> Required work
Reproduce, please, only the lines from the first line below to the line containing "rail_gap = 42; // [41:0.5:60]", inclusive.

> Dataset extract
## begin

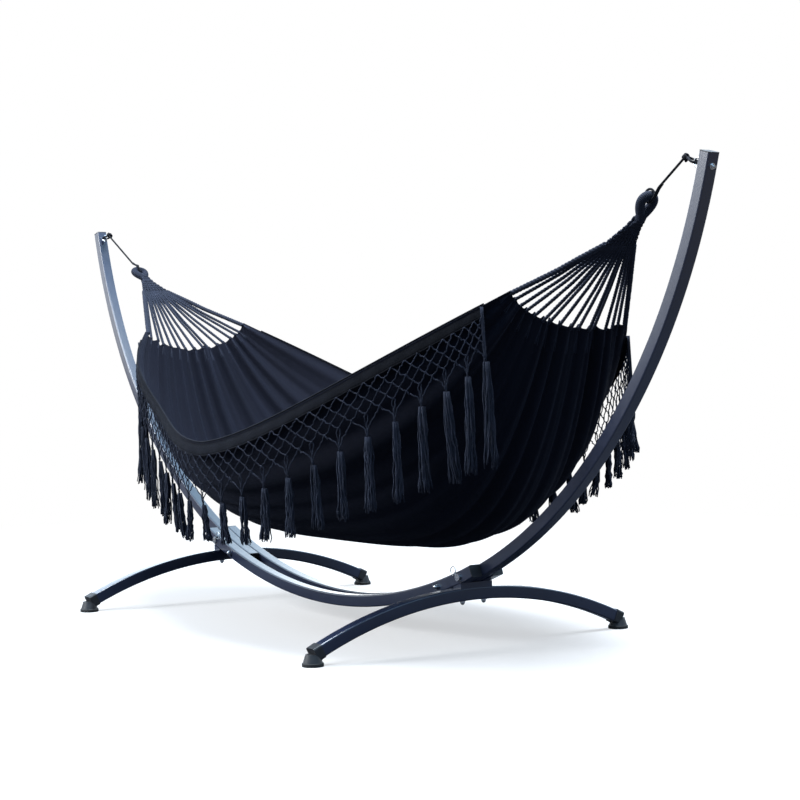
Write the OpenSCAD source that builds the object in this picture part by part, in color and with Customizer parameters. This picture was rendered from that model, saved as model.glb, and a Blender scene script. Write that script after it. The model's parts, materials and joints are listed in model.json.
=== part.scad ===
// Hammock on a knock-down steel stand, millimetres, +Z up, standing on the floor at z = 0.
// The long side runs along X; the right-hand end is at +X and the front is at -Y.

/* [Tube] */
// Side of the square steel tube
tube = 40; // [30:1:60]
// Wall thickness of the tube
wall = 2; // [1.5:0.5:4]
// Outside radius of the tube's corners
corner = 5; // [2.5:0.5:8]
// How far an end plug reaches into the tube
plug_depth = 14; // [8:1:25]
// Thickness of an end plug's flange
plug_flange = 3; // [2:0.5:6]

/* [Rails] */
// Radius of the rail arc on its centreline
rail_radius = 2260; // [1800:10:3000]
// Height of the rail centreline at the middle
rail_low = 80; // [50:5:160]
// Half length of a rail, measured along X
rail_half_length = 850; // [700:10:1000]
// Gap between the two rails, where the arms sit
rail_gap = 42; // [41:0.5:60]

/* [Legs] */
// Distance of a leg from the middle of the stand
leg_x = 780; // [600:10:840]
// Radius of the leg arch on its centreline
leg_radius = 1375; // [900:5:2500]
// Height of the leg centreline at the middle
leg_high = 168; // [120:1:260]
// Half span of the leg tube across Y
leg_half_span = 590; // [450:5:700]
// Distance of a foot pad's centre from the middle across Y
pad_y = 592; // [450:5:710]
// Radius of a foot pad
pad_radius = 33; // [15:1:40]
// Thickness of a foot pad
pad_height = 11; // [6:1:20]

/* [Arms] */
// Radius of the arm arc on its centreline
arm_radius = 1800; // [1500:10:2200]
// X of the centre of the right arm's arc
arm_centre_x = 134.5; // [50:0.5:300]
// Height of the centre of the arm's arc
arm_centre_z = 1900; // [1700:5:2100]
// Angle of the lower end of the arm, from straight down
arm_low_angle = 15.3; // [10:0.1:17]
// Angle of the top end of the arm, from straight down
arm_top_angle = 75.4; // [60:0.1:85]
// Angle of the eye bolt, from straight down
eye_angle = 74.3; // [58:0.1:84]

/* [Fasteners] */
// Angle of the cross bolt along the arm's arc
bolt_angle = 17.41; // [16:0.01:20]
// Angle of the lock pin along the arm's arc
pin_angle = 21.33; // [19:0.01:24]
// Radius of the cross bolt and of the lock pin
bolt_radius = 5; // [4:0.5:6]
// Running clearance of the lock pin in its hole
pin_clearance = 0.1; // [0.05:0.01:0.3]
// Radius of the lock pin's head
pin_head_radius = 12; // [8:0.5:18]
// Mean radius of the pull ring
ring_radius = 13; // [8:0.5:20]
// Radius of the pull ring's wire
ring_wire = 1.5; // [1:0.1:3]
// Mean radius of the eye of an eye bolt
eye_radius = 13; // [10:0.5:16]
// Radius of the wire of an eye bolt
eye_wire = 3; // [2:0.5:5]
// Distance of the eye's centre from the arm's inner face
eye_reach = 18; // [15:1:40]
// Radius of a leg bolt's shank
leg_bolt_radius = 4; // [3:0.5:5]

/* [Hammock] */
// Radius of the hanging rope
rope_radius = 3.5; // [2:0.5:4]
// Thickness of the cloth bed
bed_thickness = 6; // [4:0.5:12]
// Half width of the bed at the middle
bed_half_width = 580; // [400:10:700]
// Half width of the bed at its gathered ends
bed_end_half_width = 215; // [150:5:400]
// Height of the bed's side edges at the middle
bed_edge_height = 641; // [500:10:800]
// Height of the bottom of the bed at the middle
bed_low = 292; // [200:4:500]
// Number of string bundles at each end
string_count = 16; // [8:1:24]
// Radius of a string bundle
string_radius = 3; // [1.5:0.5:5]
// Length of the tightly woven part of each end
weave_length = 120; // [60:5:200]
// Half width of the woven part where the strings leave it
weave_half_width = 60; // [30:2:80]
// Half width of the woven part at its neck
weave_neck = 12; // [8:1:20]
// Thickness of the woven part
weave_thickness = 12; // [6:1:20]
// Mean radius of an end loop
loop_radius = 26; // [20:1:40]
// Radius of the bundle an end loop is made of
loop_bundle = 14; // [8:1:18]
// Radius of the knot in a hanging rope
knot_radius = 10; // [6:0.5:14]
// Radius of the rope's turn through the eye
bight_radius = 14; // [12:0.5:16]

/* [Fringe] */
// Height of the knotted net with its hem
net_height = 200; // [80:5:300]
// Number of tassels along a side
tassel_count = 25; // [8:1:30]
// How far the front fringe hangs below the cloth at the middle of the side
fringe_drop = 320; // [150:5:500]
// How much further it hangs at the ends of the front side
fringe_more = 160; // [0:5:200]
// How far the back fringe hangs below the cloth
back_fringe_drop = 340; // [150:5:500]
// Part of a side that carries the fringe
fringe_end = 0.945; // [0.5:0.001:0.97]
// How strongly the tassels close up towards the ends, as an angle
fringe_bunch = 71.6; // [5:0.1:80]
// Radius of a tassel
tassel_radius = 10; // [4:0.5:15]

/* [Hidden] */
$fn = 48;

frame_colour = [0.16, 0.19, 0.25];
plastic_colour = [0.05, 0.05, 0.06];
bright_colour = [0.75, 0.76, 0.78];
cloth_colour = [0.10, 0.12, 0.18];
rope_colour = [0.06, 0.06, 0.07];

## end

> Final result
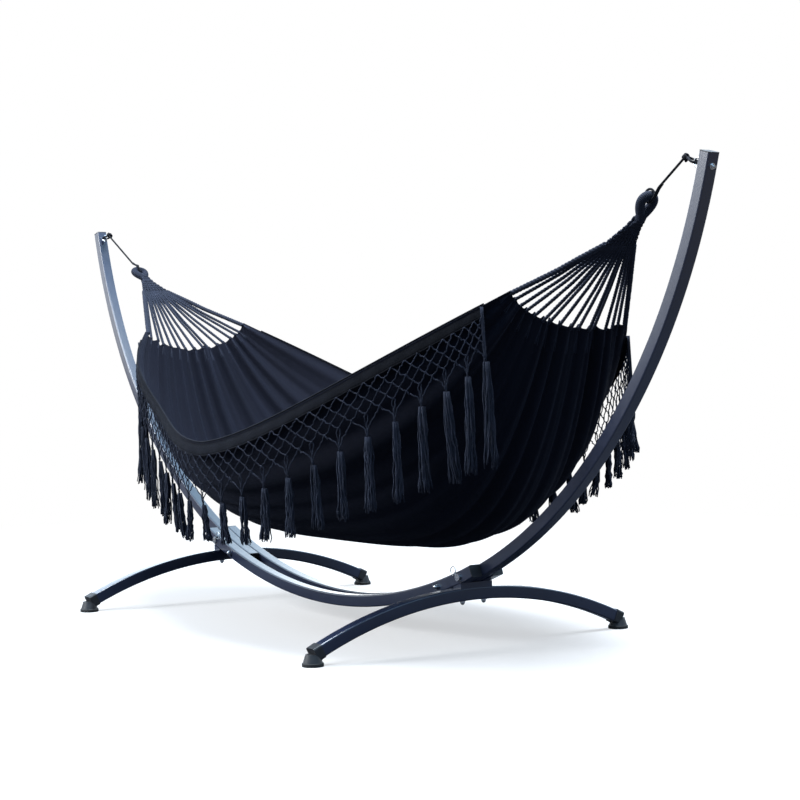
Write the OpenSCAD source that builds the object in this picture part by part, in color and with Customizer parameters. This picture was rendered from that model, saved as model.glb, and a Blender scene script. Write that script after it. The model's parts, materials and joints are listed in model.json.
=== part.scad ===
// Hammock on a knock-down steel stand, millimetres, +Z up, standing on the floor at z = 0.
// The long side runs along X; the right-hand end is at +X and the front is at -Y.

/* [Tube] */
// Side of the square steel tube
tube = 40; // [30:1:60]
// Wall thickness of the tube
wall = 2; // [1.5:0.5:4]
// Outside radius of the tube's corners
corner = 5; // [2.5:0.5:8]
// How far an end plug reaches into the tube
plug_depth = 14; // [8:1:25]
// Thickness of an end plug's flange
plug_flange = 3; // [2:0.5:6]

/* [Rails] */
// Radius of the rail arc on its centreline
rail_radius = 2260; // [1800:10:3000]
// Height of the rail centreline at the middle
rail_low = 80; // [50:5:160]
// Half length of a rail, measured along X
rail_half_length = 850; // [700:10:1000]
// Gap between the two rails, where the arms sit
rail_gap = 42; // [41:0.5:60]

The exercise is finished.